WHAT YOU ARE ASKED TO DO: Whenever a line below holds the word "origin", copy that line.

SOURCE EXCERPT:
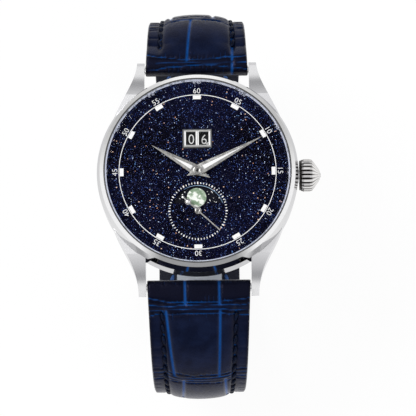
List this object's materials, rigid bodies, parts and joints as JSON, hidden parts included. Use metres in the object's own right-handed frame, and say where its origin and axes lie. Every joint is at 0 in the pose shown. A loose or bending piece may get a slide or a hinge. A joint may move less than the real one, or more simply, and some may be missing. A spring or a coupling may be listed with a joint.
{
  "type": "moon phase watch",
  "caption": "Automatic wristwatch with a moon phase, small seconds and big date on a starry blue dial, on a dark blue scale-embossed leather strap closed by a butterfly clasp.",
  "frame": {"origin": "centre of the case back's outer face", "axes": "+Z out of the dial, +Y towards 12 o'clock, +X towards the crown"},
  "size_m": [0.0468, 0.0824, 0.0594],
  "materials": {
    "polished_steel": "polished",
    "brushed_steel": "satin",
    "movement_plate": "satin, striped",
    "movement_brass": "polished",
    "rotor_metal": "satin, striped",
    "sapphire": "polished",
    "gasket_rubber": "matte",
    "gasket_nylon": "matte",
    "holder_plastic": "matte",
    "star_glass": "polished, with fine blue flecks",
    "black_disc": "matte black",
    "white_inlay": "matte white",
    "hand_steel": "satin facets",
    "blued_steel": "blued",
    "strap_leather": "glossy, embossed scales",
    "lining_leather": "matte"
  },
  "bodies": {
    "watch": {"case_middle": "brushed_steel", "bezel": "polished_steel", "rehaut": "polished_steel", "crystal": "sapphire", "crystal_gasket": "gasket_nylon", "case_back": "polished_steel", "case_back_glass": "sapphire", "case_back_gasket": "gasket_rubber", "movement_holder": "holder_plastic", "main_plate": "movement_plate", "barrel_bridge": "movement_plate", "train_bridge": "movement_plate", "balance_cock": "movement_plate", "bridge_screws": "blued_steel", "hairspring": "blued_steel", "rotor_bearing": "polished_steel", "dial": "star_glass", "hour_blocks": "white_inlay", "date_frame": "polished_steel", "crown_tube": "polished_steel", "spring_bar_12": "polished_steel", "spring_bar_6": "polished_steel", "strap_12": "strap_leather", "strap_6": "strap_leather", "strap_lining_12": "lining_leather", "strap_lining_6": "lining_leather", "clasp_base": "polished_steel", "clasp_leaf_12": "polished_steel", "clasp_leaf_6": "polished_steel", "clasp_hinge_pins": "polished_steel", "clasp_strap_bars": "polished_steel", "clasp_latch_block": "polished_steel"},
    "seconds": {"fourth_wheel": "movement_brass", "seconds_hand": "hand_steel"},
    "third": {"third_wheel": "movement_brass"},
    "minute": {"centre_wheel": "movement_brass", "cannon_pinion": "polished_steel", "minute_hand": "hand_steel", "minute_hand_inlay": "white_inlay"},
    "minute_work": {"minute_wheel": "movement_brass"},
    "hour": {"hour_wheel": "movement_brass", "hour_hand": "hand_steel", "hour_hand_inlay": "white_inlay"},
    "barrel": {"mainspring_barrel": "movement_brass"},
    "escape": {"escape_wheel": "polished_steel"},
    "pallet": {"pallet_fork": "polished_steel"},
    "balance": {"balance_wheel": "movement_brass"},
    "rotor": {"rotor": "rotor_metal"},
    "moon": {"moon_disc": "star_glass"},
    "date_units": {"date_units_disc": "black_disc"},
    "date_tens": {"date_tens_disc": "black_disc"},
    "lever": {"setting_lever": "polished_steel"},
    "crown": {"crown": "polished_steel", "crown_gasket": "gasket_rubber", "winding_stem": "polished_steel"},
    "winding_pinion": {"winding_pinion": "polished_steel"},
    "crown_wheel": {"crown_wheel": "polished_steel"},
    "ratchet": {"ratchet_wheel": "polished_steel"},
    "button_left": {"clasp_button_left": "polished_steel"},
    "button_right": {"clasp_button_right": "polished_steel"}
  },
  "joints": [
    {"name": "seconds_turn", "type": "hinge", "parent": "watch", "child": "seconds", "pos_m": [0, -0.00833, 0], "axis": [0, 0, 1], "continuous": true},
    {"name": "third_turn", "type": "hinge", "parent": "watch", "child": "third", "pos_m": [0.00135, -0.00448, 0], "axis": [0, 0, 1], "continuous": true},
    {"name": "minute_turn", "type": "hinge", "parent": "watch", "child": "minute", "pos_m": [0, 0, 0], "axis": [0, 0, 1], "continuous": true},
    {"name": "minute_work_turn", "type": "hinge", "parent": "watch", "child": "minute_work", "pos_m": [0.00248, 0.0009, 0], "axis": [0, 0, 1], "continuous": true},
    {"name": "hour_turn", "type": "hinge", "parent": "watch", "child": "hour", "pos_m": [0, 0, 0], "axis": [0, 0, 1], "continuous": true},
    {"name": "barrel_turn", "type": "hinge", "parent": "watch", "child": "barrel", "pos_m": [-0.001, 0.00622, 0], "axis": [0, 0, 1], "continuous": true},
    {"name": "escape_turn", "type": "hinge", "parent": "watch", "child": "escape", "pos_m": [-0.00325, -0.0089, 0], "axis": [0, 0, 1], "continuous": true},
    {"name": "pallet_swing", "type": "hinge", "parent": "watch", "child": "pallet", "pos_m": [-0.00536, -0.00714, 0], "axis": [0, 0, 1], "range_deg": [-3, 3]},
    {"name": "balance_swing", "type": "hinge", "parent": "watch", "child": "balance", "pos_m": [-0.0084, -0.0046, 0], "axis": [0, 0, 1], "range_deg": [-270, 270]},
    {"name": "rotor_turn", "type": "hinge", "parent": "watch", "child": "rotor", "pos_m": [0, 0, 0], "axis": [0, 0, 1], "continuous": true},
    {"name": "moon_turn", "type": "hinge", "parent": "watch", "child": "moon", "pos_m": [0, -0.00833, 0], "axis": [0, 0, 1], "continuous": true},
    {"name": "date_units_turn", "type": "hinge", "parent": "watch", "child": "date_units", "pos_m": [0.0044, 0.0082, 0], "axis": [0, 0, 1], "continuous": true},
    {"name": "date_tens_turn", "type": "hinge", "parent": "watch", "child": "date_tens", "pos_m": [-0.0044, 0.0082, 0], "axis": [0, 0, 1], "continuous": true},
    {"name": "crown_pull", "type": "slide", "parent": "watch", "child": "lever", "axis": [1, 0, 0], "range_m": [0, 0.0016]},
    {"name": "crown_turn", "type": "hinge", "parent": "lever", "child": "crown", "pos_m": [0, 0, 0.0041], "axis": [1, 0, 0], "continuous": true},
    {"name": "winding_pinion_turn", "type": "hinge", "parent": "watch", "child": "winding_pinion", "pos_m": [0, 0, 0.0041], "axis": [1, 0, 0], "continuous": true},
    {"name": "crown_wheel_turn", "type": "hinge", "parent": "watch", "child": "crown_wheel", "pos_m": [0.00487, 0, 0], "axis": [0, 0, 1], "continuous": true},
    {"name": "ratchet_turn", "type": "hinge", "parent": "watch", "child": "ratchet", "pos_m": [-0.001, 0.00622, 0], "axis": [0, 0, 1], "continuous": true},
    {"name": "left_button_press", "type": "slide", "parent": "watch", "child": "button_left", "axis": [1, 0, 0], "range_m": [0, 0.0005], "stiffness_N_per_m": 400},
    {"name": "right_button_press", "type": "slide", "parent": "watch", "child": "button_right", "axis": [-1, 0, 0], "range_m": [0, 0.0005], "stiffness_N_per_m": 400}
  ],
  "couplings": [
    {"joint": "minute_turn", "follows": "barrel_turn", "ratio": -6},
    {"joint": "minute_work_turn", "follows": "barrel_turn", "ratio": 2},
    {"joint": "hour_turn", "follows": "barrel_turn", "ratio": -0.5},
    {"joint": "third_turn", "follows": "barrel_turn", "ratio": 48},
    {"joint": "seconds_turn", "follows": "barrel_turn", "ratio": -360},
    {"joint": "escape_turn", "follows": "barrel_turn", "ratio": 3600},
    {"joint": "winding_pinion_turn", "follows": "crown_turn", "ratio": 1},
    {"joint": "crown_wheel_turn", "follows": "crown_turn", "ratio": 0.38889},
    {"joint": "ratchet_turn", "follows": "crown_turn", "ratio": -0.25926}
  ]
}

WRITTEN ANSWER:
List this object's materials, rigid bodies, parts and joints as JSON, hidden parts included. Use metres in the object's own right-handed frame, and say where its origin and axes lie. Every joint is at 0 in the pose shown. A loose or bending piece may get a slide or a hinge. A joint may move less than the real one, or more simply, and some may be missing. A spring or a coupling may be listed with a joint.
  "frame": {"origin": "centre of the case back's outer face", "axes": "+Z out of the dial, +Y towards 12 o'clock, +X towards the crown"},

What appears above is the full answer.